A Carrion Crow bathed in the Serpentine.

Someone had given this crow a macadamia nut, a luxurious treat which it savoured carefully.

A Jay had to be content with a common peanut.

Magpies jostled for position at a small ants' nest where there was only one good place to find ants.

The usual Blue Tit near the Italian Garden followed me along the path, getting three pine nuts on the way.

Coal Tits often sing in winter, and several could be heard in spite of the cold weather. This one was in a yew tree near the Henry Moore sculpture.

A Goldcrest appeared in the yew in the leaf yard.

The usual fox was resting in the hollow tree trunk opposite Peter Pan.

Monday 28 December 2020

The Goldeneye on the Serpentine, who is usually seen diving incessantly, took a break to rest and stretch his legs.

Joan Chatterley got a good picture of him standing up to stretch his wings.

The Red-Crested Pochard on the Long Water fluffed up his crest to the maximum.

Common Pochards are gradually returning from wherever they suddenly went a couple of months ago.

One could be seen under the willow near the bridge ...

... where a Coot spotted a Black-Headed Gull with a bit of bread and chased it.

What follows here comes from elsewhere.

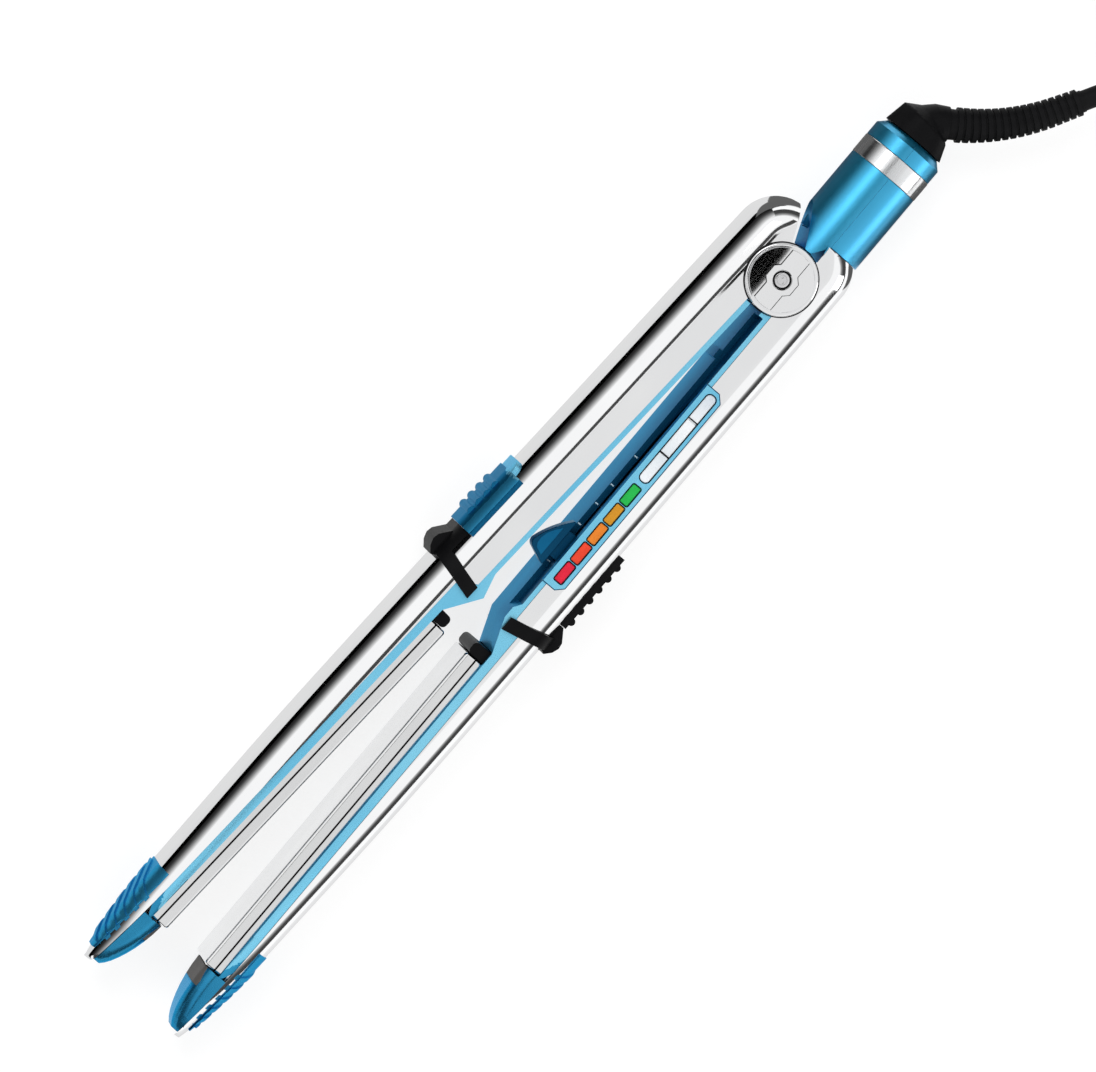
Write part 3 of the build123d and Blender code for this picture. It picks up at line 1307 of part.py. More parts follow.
with BuildPart() as temperature_sensor:
    add(upper_side(fuse_form()))
temperature_sensor.part.label = "temperature_sensor"
export_step(temperature_sensor.part, "parts/temperature_sensor.step")
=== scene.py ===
"""Looks of a hair straightener that lies open on a white table.

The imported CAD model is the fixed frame. Each sub-assembly below is a class that shapes its pieces in
millimetres in the frame of the hinge: Z is the hinge axis, X runs to the tips along the lower arm,
and Y points from the closed plane into the lower arm. Pieces are turned into metres when they are
finished.
"""

from __future__ import annotations

import logging
import math
from collections.abc import Callable, Iterable, Sequence
from dataclasses import dataclass, field
from enum import Enum

import bmesh
import bpy
from mathutils import Matrix, Vector

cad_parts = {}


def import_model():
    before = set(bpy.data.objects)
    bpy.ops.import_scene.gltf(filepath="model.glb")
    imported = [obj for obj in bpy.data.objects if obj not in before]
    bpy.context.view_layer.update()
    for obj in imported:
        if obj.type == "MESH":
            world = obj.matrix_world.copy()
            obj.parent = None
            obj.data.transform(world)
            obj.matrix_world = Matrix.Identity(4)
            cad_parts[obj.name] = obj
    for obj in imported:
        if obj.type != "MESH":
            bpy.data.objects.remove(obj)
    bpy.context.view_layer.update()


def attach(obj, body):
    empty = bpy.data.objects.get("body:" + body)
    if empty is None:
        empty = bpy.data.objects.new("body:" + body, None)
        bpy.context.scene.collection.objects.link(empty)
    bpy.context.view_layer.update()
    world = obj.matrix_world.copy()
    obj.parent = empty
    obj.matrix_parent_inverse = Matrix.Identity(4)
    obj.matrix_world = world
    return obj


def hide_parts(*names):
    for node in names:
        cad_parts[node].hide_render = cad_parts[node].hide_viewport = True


LOG = logging.getLogger("straightener")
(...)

The fallen poplar at the Vista is a gathering place for Black-Headed Gulls.

A courting pair held their wings out and bowed and moaned affectionately to each other.

A sixth Grey Heron nest has been occupied. It's on the south side of the island, but the only picture I could get was from the north side, an indistinct view through the branches.

The Black Swan is still stuck in the reed bed, but there are algae and reeds for her to eat, and I'm sure Hugh will come and get her out soon.

The Kingfisher was going round the Long Water. I saw it on the west side, but later it was seen catching a fish and carrying it to somewhere near the fallen poplar, where it disappeared into a bush.

The usual Blue Tit near the Italian Garden looked out expectantly from a bramble stem.

This is one of the pair of Coal Tits in the leaf yard.

There's always time for a solitary dance in the Buck Hill shelter.